De même, le texte comprend un volet destiné à renforcer la loi du 31 décembre 1991 relative à la protection sociale des sapeurs-pompiers volontaires. Plusieurs recommandations de la commission « Ambition volontariat » sur ce point, déclarées financièrement irrecevables, vous sont soumises après leur réintroduction par le Gouvernement par voie d'amendement. D'autres ne figurent plus dans ce texte, car elles relèvent du règlement ou de la circulaire – je pense en particulier à l'indemnisation du pretium doloris des sapeurs-pompiers. Je souhaite, monsieur le ministre, que ces mesures fassent l'objet d'une parution rapide sous forme de décret.
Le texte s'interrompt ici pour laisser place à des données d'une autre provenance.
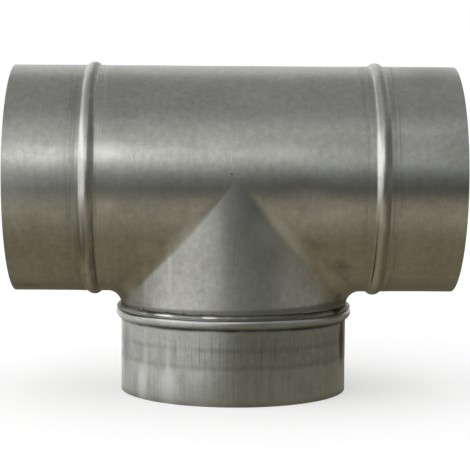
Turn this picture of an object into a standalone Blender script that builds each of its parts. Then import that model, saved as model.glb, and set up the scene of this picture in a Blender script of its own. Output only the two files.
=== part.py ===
"""Equal 90 degree duct tee of galvanised sheet steel, for 125 mm round ducting.

Two sheet pieces are locked together. The tee body is a welded tube with a stop
bead rolled near each open end, and a neck drawn out of its underside. The branch
collar is a rolled ring with a stop bead of its own, and its upper edge is hemmed
over a small flange at the end of the neck.

Metres, +Z up. The origin is the centre of the branch's open end, on which the tee
stands, and the run lies along X.
"""

import math

import bmesh
import bpy
from mathutils import Vector

# Driving dimensions, each written once
SPIGOT_RADIUS = 0.06225         # outside of the run and of the branch, 124.5 mm across
SHEET = 0.0006                  # galvanised sheet, both pieces
INSERTION_DEPTH = 0.03925       # open end to the stop bead, what slides into a duct
CROTCH_RADIUS = 0.0080          # concave radius between run and neck
THROAT_DROP = 0.0060            # underside of the run down to the top of the lock seam
CROTCH_TO_BEAD = 0.0023         # end of the concave radius to the run's stop bead
RUN_BEAD_WIDTH = 0.0082
RUN_BEAD_HEIGHT = 0.00175
BRANCH_BEAD_LOWER = 0.00415     # crest of the branch bead down to its lower foot
BRANCH_BEAD_UPPER = 0.00195     # crest up to the groove under the lip
BRANCH_BEAD_HEIGHT = 0.0028
GROOVE_HEIGHT = 0.0015          # how far the groove stands out from the collar's wall
GROOVE_FLAT = 0.0002
GROOVE_BEND = 0.0003            # outer bend radius from the groove to the lip
FLANGE_REACH = 0.00105          # how far the neck's flange stands out from the neck
FLANGE_BEND = 0.0005            # bend radius on the outer face, neck to flange
HEM_BEND = 0.0001               # inner bend radius of the hem, where it turns under
HEM_ROOM = 0.0003               # more air round the edge of the flange than elsewhere
CLEARANCE = 0.0003              # air between the two sheets everywhere in the lock
CREST_SHARE = 0.8               # share of a bead's curve that is crest, the rest is foot

# Fineness of the facets
QUARTER_STEPS = 16              # facets in a quarter turn
CROTCH_STEPS = 5
MIDDLE_STEPS = 2
BEND_STEPS = 2
FOOT_STEPS = 1
CREST_STEPS = 2
SHOULDER_STEPS = 4
MERGE = 0.00001
FLAT_ANGLE = 0.000001           # below this two normals are the same
SHARP_ANGLE = math.radians(50.0)

# Distances along the run, from the middle of the tee
run_bead_start = SPIGOT_RADIUS + CROTCH_RADIUS + CROTCH_TO_BEAD
run_half_length = run_bead_start + RUN_BEAD_WIDTH + INSERTION_DEPTH

# Depths below the run's axis, down the lock seam
lip_top = SPIGOT_RADIUS + THROAT_DROP
flange_top = lip_top + SHEET + CLEARANCE
neck_end = flange_top - FLANGE_BEND
seat_under = flange_top + SHEET + CLEARANCE + SHEET
groove_top = seat_under + GROOVE_BEND
groove_bottom = groove_top + GROOVE_FLAT
branch_crest = groove_bottom + BRANCH_BEAD_UPPER
branch_bead_end = branch_crest + BRANCH_BEAD_LOWER
axis_height = branch_bead_end + INSERTION_DEPTH

# Radii of the lock seam. At its sides the neck is still a little wider than the
# branch where the lip meets it, because the concave radius isn't finished there.
radius_left = max(0.0, CROTCH_RADIUS - THROAT_DROP)
neck_flare = CROTCH_RADIUS - math.sqrt(CROTCH_RADIUS ** 2 - radius_left ** 2)
lock_radius = SPIGOT_RADIUS + neck_flare
flange_radius = lock_radius + FLANGE_REACH
lip_radius = flange_radius + CLEARANCE + HEM_ROOM + SHEET
lip_corner = SHEET + HEM_BEND
lip_shoulder = seat_under - lip_corner - lip_top
groove_radius = SPIGOT_RADIUS + GROOVE_HEIGHT

ZINC_GREY = (0.42, 0.43, 0.42, 1.0)
ZINC_ROUGHNESS = 0.42


def clear_scene():
    """Remove what a new file holds."""
    for item in list(bpy.data.objects):
        bpy.data.objects.remove(item, do_unlink=True)


def new_collection(name):
    """Return a new collection linked to the scene."""
    collection = bpy.data.collections.new(name)
    bpy.context.scene.collection.children.link(collection)
    return collection


def galvanised_material():
    """Return the zinc grey of bare galvanised sheet."""
    material = bpy.data.materials.new("galvanised_steel")
    material.use_nodes = True
    shader = material.node_tree.nodes["Principled BSDF"]
    shader.inputs["Base Color"].default_value = ZINC_GREY
    shader.inputs["Metallic"].default_value = 1.0
    shader.inputs["Roughness"].default_value = ZINC_ROUGHNESS
    return material


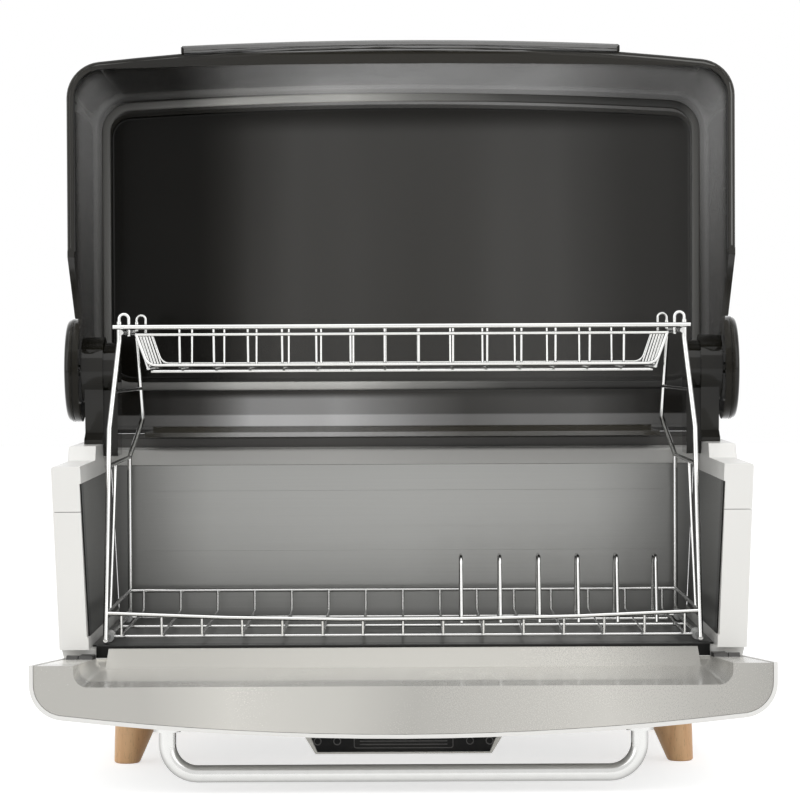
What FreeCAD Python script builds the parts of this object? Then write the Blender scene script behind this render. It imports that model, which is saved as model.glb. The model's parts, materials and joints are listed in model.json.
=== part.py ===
import FreeCAD, Part
import math
import os
import Sketcher
from FreeCAD import Placement, Rotation, Vector

# Countertop dish sterilizer: a low cabinet on four splayed wooden feet, with a clamshell
# lid that flips back, a bow-front door that drops forward, a wire rack and an upper basket.
#
# Cabinet pieces are drawn with X to the right, Y backward from the front edge of the side
# walls and Z up from the table. Lid pieces are drawn closed, from the lid's hinge axis, and
# door pieces closed, from the door's hinge axis. Each piece's Placement then carries it to
# the assembly, whose origin is under the middle of the opened object. Millimetres.

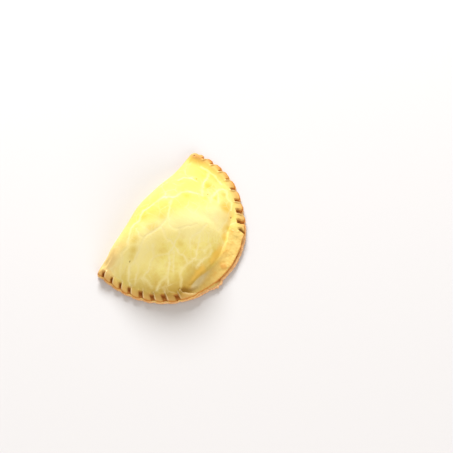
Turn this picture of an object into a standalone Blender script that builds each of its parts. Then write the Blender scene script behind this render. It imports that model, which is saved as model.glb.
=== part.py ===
"""Baked turnover: a disc of pastry folded over its filling into a half moon, its rim pressed with a fork.

One closed solid in metres, +Z up. X runs along the fold, -Y points at the open side of the half moon,
and the origin is the middle of the footprint's box, on the flat base.
"""
import math

import bmesh
import bpy
from mathutils import Vector

MM = 0.001

# Plan outline, polar about the dough disc's centre: 0 degrees is +X, 270 degrees is the front
DISC_RADIUS = 64.7 * MM
FRONT_LEFT_SWELL = (3.1 * MM, 224.0, 41.0)       # height, middle angle and spread of a gentle swelling
FRONT_RIGHT_FLAT = (-3.7 * MM, 315.0, 30.0)      # the flatter side, as a swelling inwards
FOLD_OFFSET = 16.5 * MM                          # fold line behind the disc's centre, at its ends
FOLD_BOW = 2.0 * MM                              # how far the fold bows out at its middle
FOLD_SWELLS = [                                  # and its swellings: height, place along it and spread
    (1.9 * MM, -6.0 * MM, 13.0 * MM),
    (-1.6 * MM, 36.0 * MM, 16.0 * MM),
    (-1.2 * MM, -51.0 * MM, 6.0 * MM),
]
CORNER_ROUNDING = 1.6 * MM
CORNER_REACH = 62.0 * MM                         # a corner's distance from the middle of the fold
FOLD_BLEND_LEFT = 15.0 * MM                      # length over which the left corner grows into the fold
FOLD_BLEND_RIGHT = 50.0 * MM                     # and the right one
LEFT_EAR = (1.4 * MM, 165.0, 4.0)                # the left corner sticks out a little

# Heights of the filled body
CREST_HEIGHT = 34.0 * MM
CREST_BACK = -8.0 * MM                           # crest line's place behind the disc's centre
CREST_MIDDLE = -2.0 * MM
CREST_HALF_LENGTH = 26.0 * MM
CREST_STEP = 4.0 * MM
FOLD_BELLY_HEIGHT = 9.0 * MM                     # the fold is widest at this height
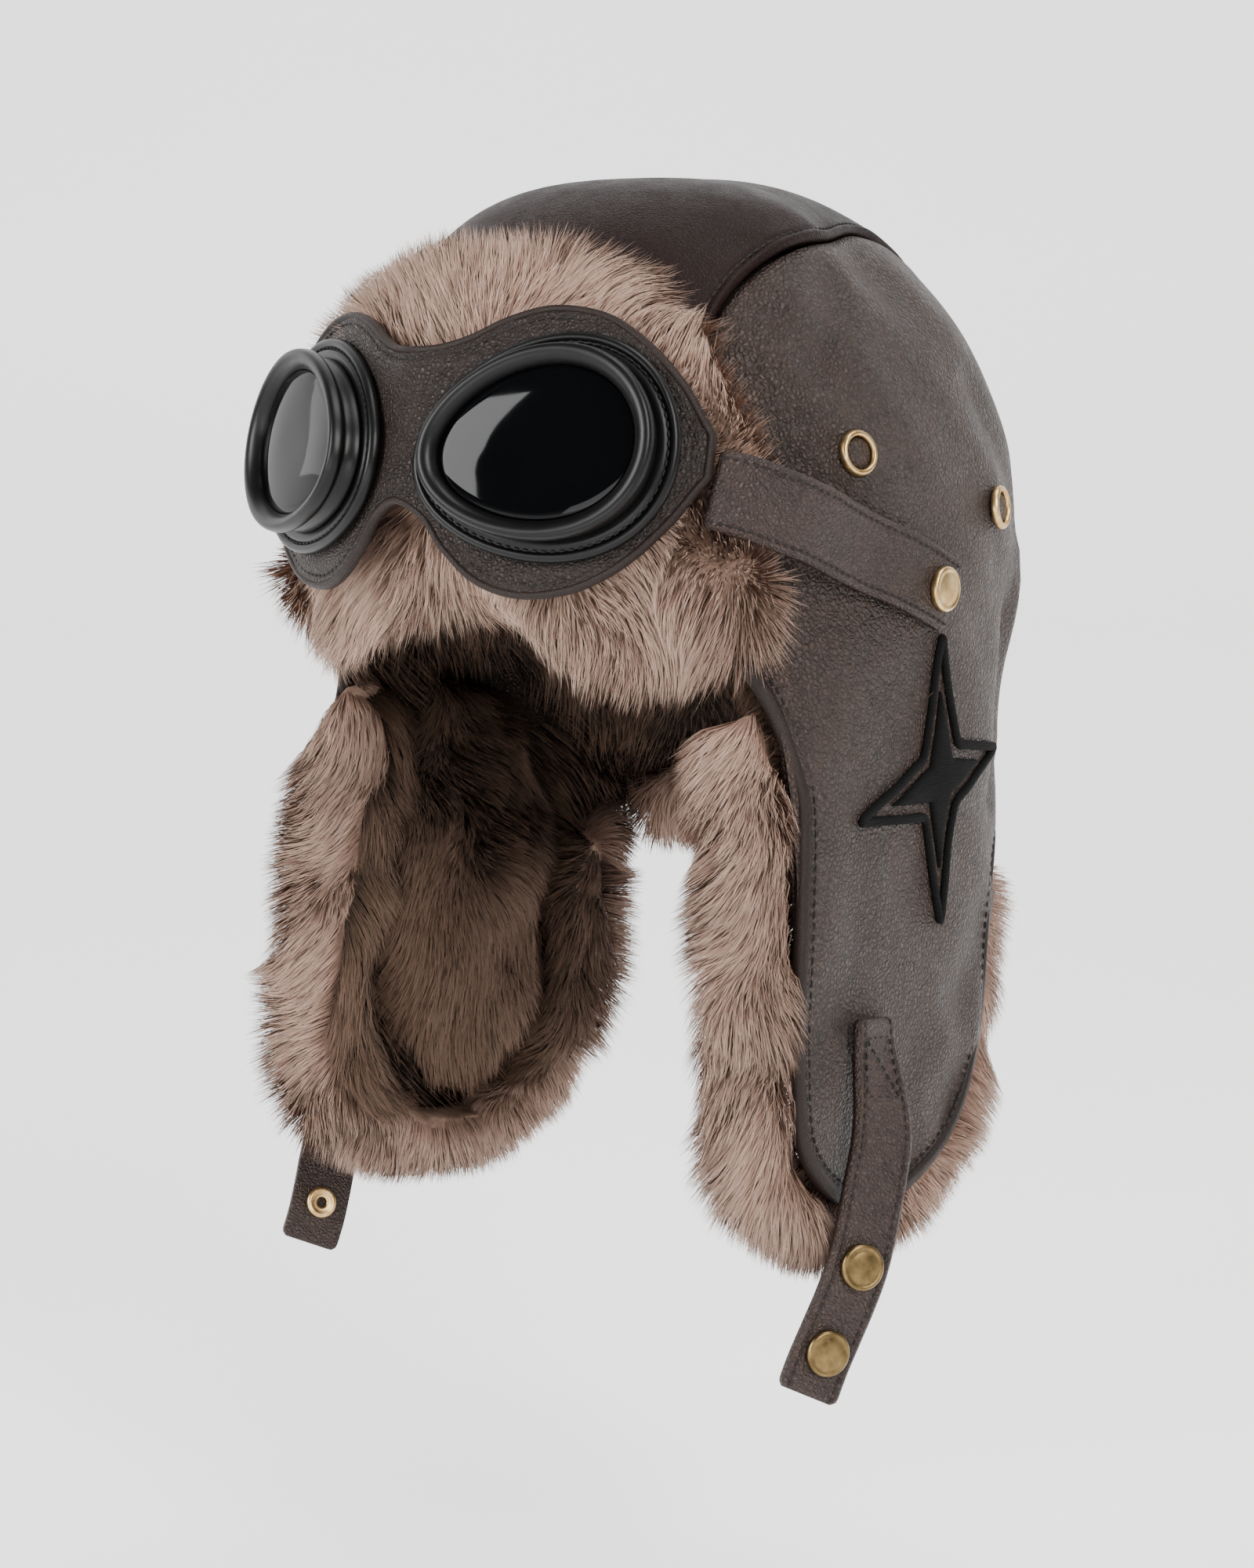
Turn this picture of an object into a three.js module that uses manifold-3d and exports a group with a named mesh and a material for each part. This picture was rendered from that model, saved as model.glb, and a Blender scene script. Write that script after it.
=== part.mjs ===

Enfin, la proposition de loi comporte un volet destiné à favoriser le développement du volontariat en allégeant les contraintes pesant sur les employeurs dont les salariés sont, par ailleurs, sapeurs-pompiers volontaires.
C'est ainsi qu'aux articles 20 et 21, j'ai souhaité un dispositif d'exonération de charges pour les employeurs des zones rurales qui facilitent l'action de leurs salariés qui sont, en outre, sapeurs-pompiers volontaires. Le Gouvernement semble préférer, pour les employeurs privés, le recours au dispositif « mécénat » qui permet aux entreprises soumises à l'impôt sur les sociétés d'avoir un crédit d'impôt qui peut être plus intéressant que le dispositif que je proposais.
S'agissant des employeurs publics, je constate que le Gouvernement propose, à l'article 22 bis,que la « quote-part » au financement des SDIS des communes et EPCI ruraux puisse être modulée en fonction des efforts accomplis par eux ou de leur situation. Cela se fera dans le respect du principe de libre administration des collectivités territoriales.
De même, toujours à l'article 22 bis, la commission a prévu la possibilité de diminuer la participation financière au service départemental d'incendie et de secours des communes favorisant l'engagement des sapeurs-pompiers volontaires, et ce même si elles ne sont pas situées en zone rurale.
Au total, la présente proposition de loi, qui pourra utilement être complétée par des amendements du Gouvernement, permettra de mieux définir l'activité des sapeurs-pompiers volontaires pour assurer le développement du volontariat au bénéfice de l'ensemble de la nation. (Applaudissements sur les bancs des groupes UMP et NC.)